Semantic Integrity: The Only Path Forward
Success requires semantic stability. No exceptions. No clever workarounds.
Building semantic coherence:
Static primary headings with dynamic modifiers maintain thematic stability. Consistent entity information with regional additions preserves identity. Stable FAQ anchoring with location parameters enables variation. Unified metadata with geographic extensions allows personalization.
Implementation priorities:
Preserve core semantic signals across all variants. Use modifiers rather than replacements for geographic relevance. Maintain entity consistency while adding regional context. Anchor dynamic content to stable structural elements. Align all content layers from visual to metadata.
The testing imperative:
Validate semantic coherence across variants. Use Google’s NLP API to verify interpretation. Monitor entity recognition in Search Console. Track branded search consistency. Measure rich result eligibility. Ensure every variant maintains semantic integrity while achieving geographic relevance.
The Semantic Bottom Line
Google reads meaning, not just words. When geographic personalization fragments that meaning, you’ve destroyed the foundation of modern SEO.
Your homepage must maintain semantic coherence while achieving local relevance. This requires architectural discipline that preserves core signals while enabling geographic variation. Every personalization decision must consider semantic impact. Every dynamic element needs stable anchoring.
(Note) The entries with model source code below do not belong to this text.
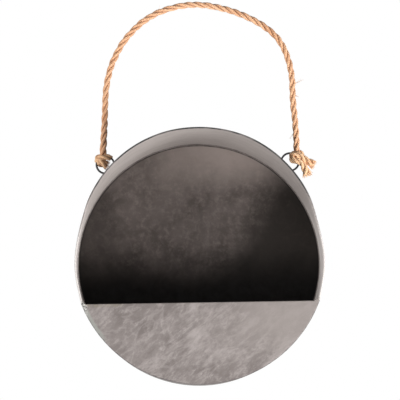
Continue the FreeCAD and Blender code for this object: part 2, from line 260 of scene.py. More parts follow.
def zinc_plate():
    """The pocket front: wiped zinc, a stain under its top edge and solder marks at its left end."""
    shader = Shader("zinc_plate")
    place = shader.position()
    radius, axes = drum_radius(shader, place)
    tone, height, rough = patina(shader, place, ZINC_DARK, ZINC_MIDDLE, ZINC_PALE)
    smooth = shader.both(shader.step(axes[0], -0.01, 0.09, 0.0, 0.75), shader.step(axes[2], -0.13, -0.08))
    tone = shader.mix(smooth, tone, PLATE_SMOOTH)
    ragged = shader.noise(place, 180.0, 4.0, 0.6)
    stain = shader.both(
        shader.step(axes[2], *STAIN_TOP), shader.step(axes[0], -0.085, -0.10),
        shader.step(ragged, 0.35, 0.6, 0.1, 0.55),
    )
    tone = shader.mix(stain, tone, RUST_STAIN)
    seam = shader.both(shader.step(radius, *PLATE_SEAM), shader.step(axes[0], -0.108, -0.118), 0.7)
    tone = shader.mix(seam, tone, SOLDER_GREY)
    specks = shader.noise(place, 520.0, 2.0, 0.5)
    corner = shader.both(shader.step(axes[0], -0.131, -0.135), shader.step(axes[2], -0.072, -0.066))
    tone = shader.mix(shader.both(corner, shader.step(specks, 0.54, 0.60)), tone, EDGE_PALE)
    tone = shader.mix(shader.both(corner, shader.step(specks, 0.44, 0.38)), tone, GRIME_AND_SHADE)
    rim = shader.both(
        shader.step(radius, *PLATE_EDGE), shader.step(ragged, 0.42, 0.62, 0.35, 0.8),
        shader.step(axes[1], *PLATE_FRONT),
    )
    tone = shader.mix(rim, tone, GRIME_AND_SHADE)
    return shader.finish(Base_Color=tone, Roughness=rough, Normal=shader.bump(height, 0.0004, 0.7))


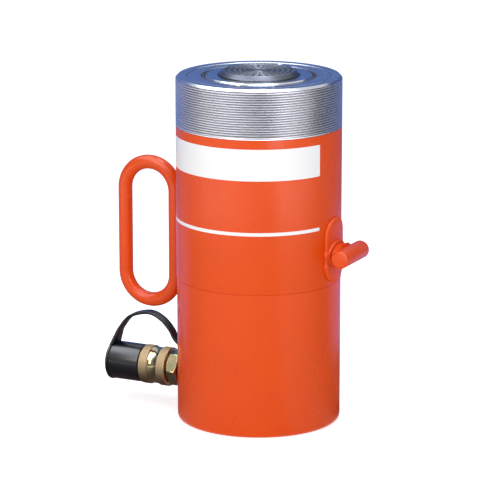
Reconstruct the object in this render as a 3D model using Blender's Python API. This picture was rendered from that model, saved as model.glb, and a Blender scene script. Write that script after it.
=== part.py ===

Every variant requires semantic validation.
Build systems that enhance meaning rather than fragment it. Create architectures that preserve entity identity while enabling local relevance. Implement personalization that strengthens rather than weakens semantic signals. That’s how sophisticated geographic targeting becomes an SEO asset rather than a semantic liability.
The future belongs to those who master semantic stability within dynamic systems. Start with meaning. Enhance with geography. Never sacrifice semantic integrity for personalization promises. Your homepage’s ability to build trust, demonstrate expertise, and rank authoritatively depends on it.